Southern Gothic is one of the most fascinating and enthralling areas of American writing and film-making. The sub-genre is characterised by flawed and eccentric characters, dilapidated rural communities, eerie events and an air of malice. This atmosphere has been most successfully captured on film in Charles Laughton’s Night of the Hunter, Elia Kazan’s A Streetcar Named Desire and Robert Mulligan’s To Kill A Mockingbird. In Cold Moon, which is by far and away his best film, Griff Furst dabbles in small town evil and backwater politics.

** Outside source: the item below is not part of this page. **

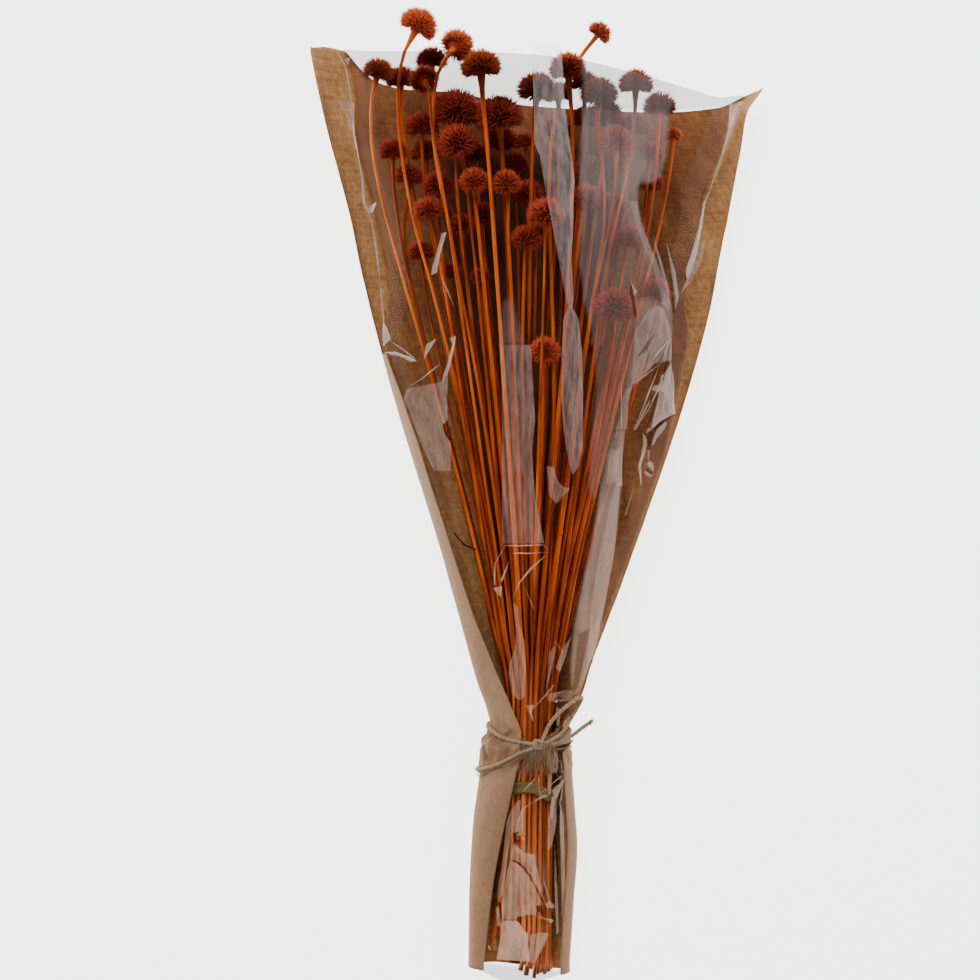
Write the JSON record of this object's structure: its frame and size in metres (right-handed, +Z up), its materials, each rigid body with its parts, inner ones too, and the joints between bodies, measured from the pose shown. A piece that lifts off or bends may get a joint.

In the sleepy rural town of Babylon, Florida, Evelyn Larkin (Candy Clark) is struggling to keep her blueberry farm from going under. She lives with her grandchildren; the down to earth Jerry (Chester Rushing) and the whimsical and headstrong Margaret (Sara Catherine Bellamy). When Margaret is murdered, the police have no leads, but a dream reveals to Evelyn that the killer is Nathan Redfield (Josh Stewart), the son of the local banker (Christopher Lloyd). As she desperately tries to get justice, Nathan descends into a spiral of alcoholic hallucinations and psychotic mania.

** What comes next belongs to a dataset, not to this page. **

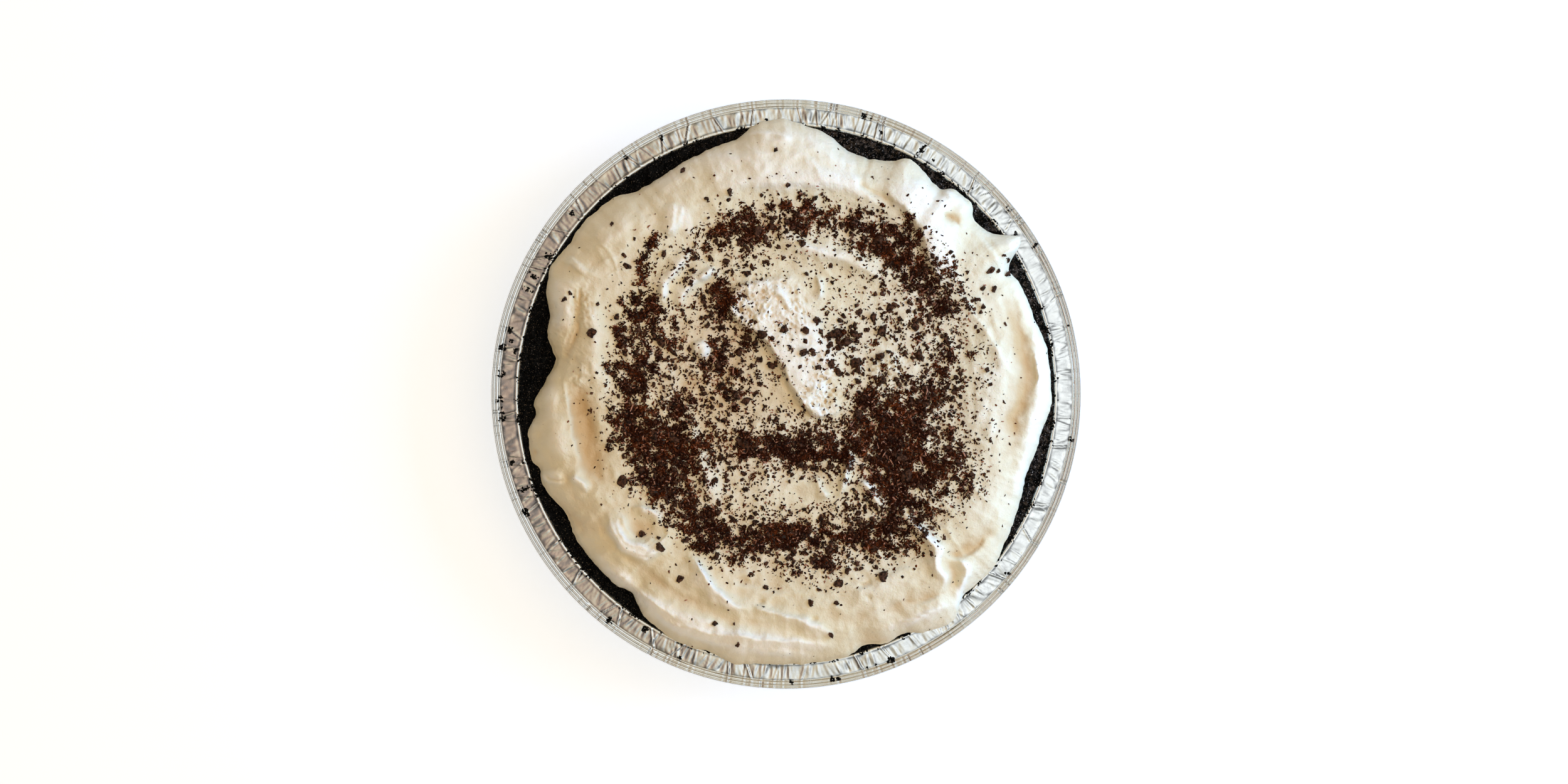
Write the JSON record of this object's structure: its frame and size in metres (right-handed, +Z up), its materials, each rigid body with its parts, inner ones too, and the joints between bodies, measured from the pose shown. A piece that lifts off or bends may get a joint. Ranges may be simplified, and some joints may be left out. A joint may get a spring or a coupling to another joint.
{
  "type": "chocolate icebox pie in its foil pan",
  "caption": "Whole uncut icebox pie: crimped foil pan, dark cookie-crumb crust and swirled whipped topping strewn with grated chocolate.",
  "frame": {"origin": "centre of the pan's flat bottom, on the surface that it stands on", "axes": "+Z up out of the pie, +X and +Y across it, +X to the right and +Y to the top of the picture"},
  "size_m": [0.2286, 0.2286, 0.0474],
  "materials": {
    "foil": "thin pressed foil, bright, with radial crimps round the flange",
    "cookie_crumb": "rough pressed crumb, near black, with small glints",
    "whipped_cream": "soft ivory whipped topping, faintly glossy, light passes a little way in",
    "dark_chocolate": "dark chocolate, grated and chipped: near-black chips with dull broken faces, browner fine gratings"
  },
  "bodies": {
    "root": {"foil_pan": "foil", "crumb_crust": "cookie_crumb", "whipped_cream": "whipped_cream"}
  },
  "joints": []
}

Cold Moon is a strange and disturbing crime drama which accentuates small-town paranoia and dangerous eeriness to create an atmosphere of dread. Whilst the identity of the killer is revealed early on, much of the focus revolves around his descent into alcohol-fuelled madness with a possible supernatural element. The latter is done in a rather camp way which is at odds with the malignant undercurrent. Cold Moon is an offbeat character study and a spooky drama.

Cold Moon is available on DVD and Digital Download by Bulldog Films on 22 January.